_Problem details_
Write the data out again in full, with no departure from the original.

_Material provided_
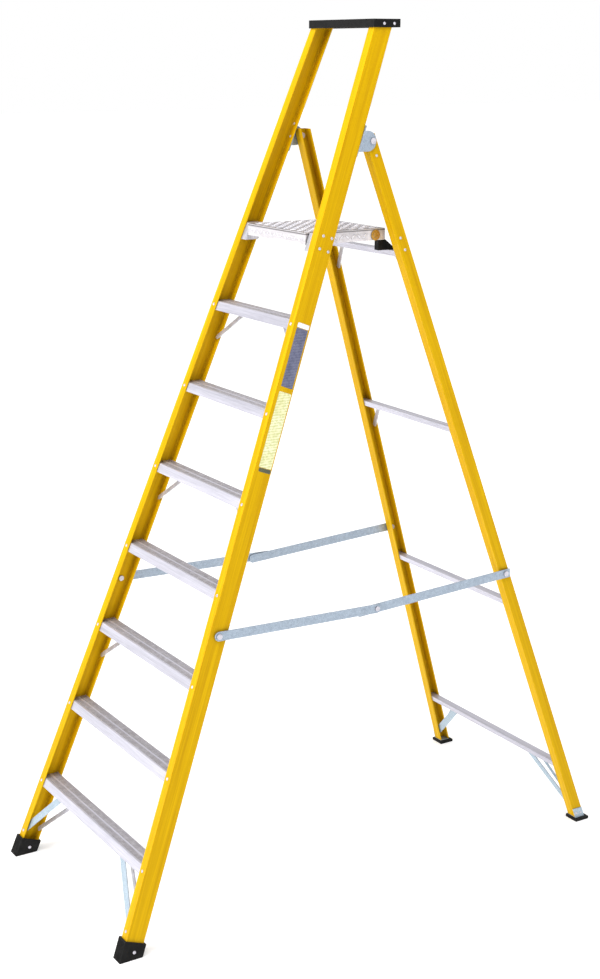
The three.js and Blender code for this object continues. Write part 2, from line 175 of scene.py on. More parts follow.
# ---- effects shared by the finishes
def make_lengthwise_fibre():
    """Glass strands that run the length of a leaning, flaring stile."""
    group, given, made = start_group(
        "lengthwise fibre", {"Lean": 0.38, "Flare": 0.084, "Fineness": 260.0}, ("Streak", "Height")
    )
    spot = object_spot(group)
    axes = axes_of(group, spot)
    spread_out = sums(group, "MULTIPLY", axes[2], given.outputs["Flare"])
    sideways = sums(group, "ADD", sums(group, "ABSOLUTE", axes[0]), spread_out)
    depthways = sums(group, "SUBTRACT", axes[1], sums(group, "MULTIPLY", axes[2], given.outputs["Lean"]))
    along = sums(group, "MULTIPLY", axes[2], 0.018)
    strands = place(group, "ShaderNodeCombineXYZ", {0: sideways, 1: depthways, 2: along}).outputs[0]
    fine = noise(group, strands, given.outputs["Fineness"], 4.0, 0.6)
    broad = noise(group, strands, sums(group, "MULTIPLY", given.outputs["Fineness"], 0.22), 2.0)
    mixed = sums(group, "ADD", sums(group, "MULTIPLY", fine, 0.55), sums(group, "MULTIPLY", broad, 0.45))
    group.links.new(spread(group, mixed, 0.36, 0.64), made.inputs["Streak"])
    group.links.new(fine, made.inputs["Height"])
    return group


def make_brushed_grain():
    """Drawing and rolling lines in bare metal; Stretch is small along the lines."""
    group, given, made = start_group(
        "brushed grain", {"Stretch": (0.03, 1.0, 1.0), "Fineness": 420.0}, ("Streak", "Height")
    )
    spot = object_spot(group)
    lines = stretched(group, spot, given.outputs["Stretch"])
    fine = noise(group, lines, given.outputs["Fineness"], 3.0, 0.65)
    broad = noise(group, lines, sums(group, "MULTIPLY", given.outputs["Fineness"], 0.12), 2.0)
    mixed = sums(group, "ADD", sums(group, "MULTIPLY", fine, 0.5), sums(group, "MULTIPLY", broad, 0.5))
    group.links.new(spread(group, mixed, 0.34, 0.66), made.inputs["Streak"])
    group.links.new(fine, made.inputs["Height"])
    return group


def make_zinc_spangle():
    """Crystals of a zinc coat, each a shade of its own."""
    group, given, made = start_group("zinc spangle", {"Fineness": 130.0}, ("Streak", "Height"))
    spot = object_spot(group)
    scale = given.outputs["Fineness"]
    crystals = place(group, "ShaderNodeTexVoronoi", {"Vector": spot, "Scale": scale, "Randomness": 1.0})
    shade = place(group, "ShaderNodeSeparateColor", {0: crystals.outputs["Color"]}).outputs[0]
    haze = noise(group, spot, sums(group, "MULTIPLY", given.outputs["Fineness"], 0.18), 3.0)
    mixed = sums(group, "ADD", sums(group, "MULTIPLY", shade, 0.45), sums(group, "MULTIPLY", haze, 0.55))
    group.links.new(spread(group, mixed, 0.2, 0.8), made.inputs["Streak"])
    group.links.new(haze, made.inputs["Height"])
    return group


def make_moulded_grain():
    """The fine pebble of a moulded rubber or plastic skin."""
    group, given, made = start_group("moulded grain", {"Fineness": 900.0}, ("Streak", "Height"))
    spot = object_spot(group)
    pebble = place(
        group,
        "ShaderNodeTexVoronoi",
        {"Vector": spot, "Scale": given.outputs["Fineness"]},
        feature="SMOOTH_F1",
    ).outputs["Distance"]
    cloud = noise(group, spot, sums(group, "MULTIPLY", given.outputs["Fineness"], 0.05), 3.0)
    group.links.new(spread(group, cloud, 0.35, 0.65), made.inputs["Streak"])
    group.links.new(pebble, made.inputs["Height"])
    return group


def make_fine_scratches():
    """Thin broken lines, crossing at two angles."""
    group, given, made = start_group("fine scratches", {"Scale": 22.0, "Amount": 0.5}, ("Scratch",))
    spot = object_spot(group)
    lines = []
    for turn, pull in (((0.3, 0.5, 0.9), (1.0, 9.0, 9.0)), ((1.1, 0.2, 2.3), (8.0, 1.0, 8.0))):
        pulled = place(group, "ShaderNodeMapping", {"Vector": spot, "Rotation": turn, "Scale": pull})
        wander = noise(group, pulled.outputs[0], given.outputs["Scale"], 2.0)
        off = sums(group, "ABSOLUTE", sums(group, "SUBTRACT", wander, 0.5))
        lines.append(spread(group, off, 0.0, 0.006, 1.0, 0.0))
    both = sums(group, "MAXIMUM", lines[0], lines[1])
    patches = spread(group, noise(group, spot, 14.0, 3.0), 0.5, 0.66)
    scratch = product(group, both, patches, given.outputs["Amount"])
    group.links.new(scratch, made.inputs["Scratch"])
    return group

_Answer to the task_
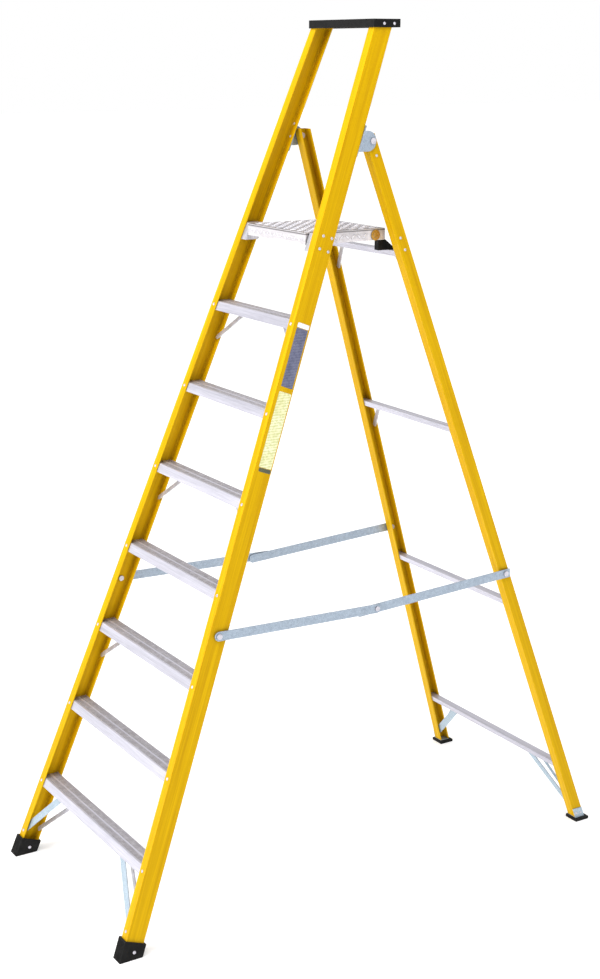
The three.js and Blender code for this object continues. Write part 2, from line 175 of scene.py on. More parts follow.
# ---- effects shared by the finishes
def make_lengthwise_fibre():
    """Glass strands that run the length of a leaning, flaring stile."""
    group, given, made = start_group(
        "lengthwise fibre", {"Lean": 0.38, "Flare": 0.084, "Fineness": 260.0}, ("Streak", "Height")
    )
    spot = object_spot(group)
    axes = axes_of(group, spot)
    spread_out = sums(group, "MULTIPLY", axes[2], given.outputs["Flare"])
    sideways = sums(group, "ADD", sums(group, "ABSOLUTE", axes[0]), spread_out)
    depthways = sums(group, "SUBTRACT", axes[1], sums(group, "MULTIPLY", axes[2], given.outputs["Lean"]))
    along = sums(group, "MULTIPLY", axes[2], 0.018)
    strands = place(group, "ShaderNodeCombineXYZ", {0: sideways, 1: depthways, 2: along}).outputs[0]
    fine = noise(group, strands, given.outputs["Fineness"], 4.0, 0.6)
    broad = noise(group, strands, sums(group, "MULTIPLY", given.outputs["Fineness"], 0.22), 2.0)
    mixed = sums(group, "ADD", sums(group, "MULTIPLY", fine, 0.55), sums(group, "MULTIPLY", broad, 0.45))
    group.links.new(spread(group, mixed, 0.36, 0.64), made.inputs["Streak"])
    group.links.new(fine, made.inputs["Height"])
    return group


def make_brushed_grain():
    """Drawing and rolling lines in bare metal; Stretch is small along the lines."""
    group, given, made = start_group(
        "brushed grain", {"Stretch": (0.03, 1.0, 1.0), "Fineness": 420.0}, ("Streak", "Height")
    )
    spot = object_spot(group)
    lines = stretched(group, spot, given.outputs["Stretch"])
    fine = noise(group, lines, given.outputs["Fineness"], 3.0, 0.65)
    broad = noise(group, lines, sums(group, "MULTIPLY", given.outputs["Fineness"], 0.12), 2.0)
    mixed = sums(group, "ADD", sums(group, "MULTIPLY", fine, 0.5), sums(group, "MULTIPLY", broad, 0.5))
    group.links.new(spread(group, mixed, 0.34, 0.66), made.inputs["Streak"])
    group.links.new(fine, made.inputs["Height"])
    return group


def make_zinc_spangle():
    """Crystals of a zinc coat, each a shade of its own."""
    group, given, made = start_group("zinc spangle", {"Fineness": 130.0}, ("Streak", "Height"))
    spot = object_spot(group)
    scale = given.outputs["Fineness"]
    crystals = place(group, "ShaderNodeTexVoronoi", {"Vector": spot, "Scale": scale, "Randomness": 1.0})
    shade = place(group, "ShaderNodeSeparateColor", {0: crystals.outputs["Color"]}).outputs[0]
    haze = noise(group, spot, sums(group, "MULTIPLY", given.outputs["Fineness"], 0.18), 3.0)
    mixed = sums(group, "ADD", sums(group, "MULTIPLY", shade, 0.45), sums(group, "MULTIPLY", haze, 0.55))
    group.links.new(spread(group, mixed, 0.2, 0.8), made.inputs["Streak"])
    group.links.new(haze, made.inputs["Height"])
    return group


def make_moulded_grain():
    """The fine pebble of a moulded rubber or plastic skin."""
    group, given, made = start_group("moulded grain", {"Fineness": 900.0}, ("Streak", "Height"))
    spot = object_spot(group)
    pebble = place(
        group,
        "ShaderNodeTexVoronoi",
        {"Vector": spot, "Scale": given.outputs["Fineness"]},
        feature="SMOOTH_F1",
    ).outputs["Distance"]
    cloud = noise(group, spot, sums(group, "MULTIPLY", given.outputs["Fineness"], 0.05), 3.0)
    group.links.new(spread(group, cloud, 0.35, 0.65), made.inputs["Streak"])
    group.links.new(pebble, made.inputs["Height"])
    return group


def make_fine_scratches():
    """Thin broken lines, crossing at two angles."""
    group, given, made = start_group("fine scratches", {"Scale": 22.0, "Amount": 0.5}, ("Scratch",))
    spot = object_spot(group)
    lines = []
    for turn, pull in (((0.3, 0.5, 0.9), (1.0, 9.0, 9.0)), ((1.1, 0.2, 2.3), (8.0, 1.0, 8.0))):
        pulled = place(group, "ShaderNodeMapping", {"Vector": spot, "Rotation": turn, "Scale": pull})
        wander = noise(group, pulled.outputs[0], given.outputs["Scale"], 2.0)
        off = sums(group, "ABSOLUTE", sums(group, "SUBTRACT", wander, 0.5))
        lines.append(spread(group, off, 0.0, 0.006, 1.0, 0.0))
    both = sums(group, "MAXIMUM", lines[0], lines[1])
    patches = spread(group, noise(group, spot, 14.0, 3.0), 0.5, 0.66)
    scratch = product(group, both, patches, given.outputs["Amount"])
    group.links.new(scratch, made.inputs["Scratch"])
    return group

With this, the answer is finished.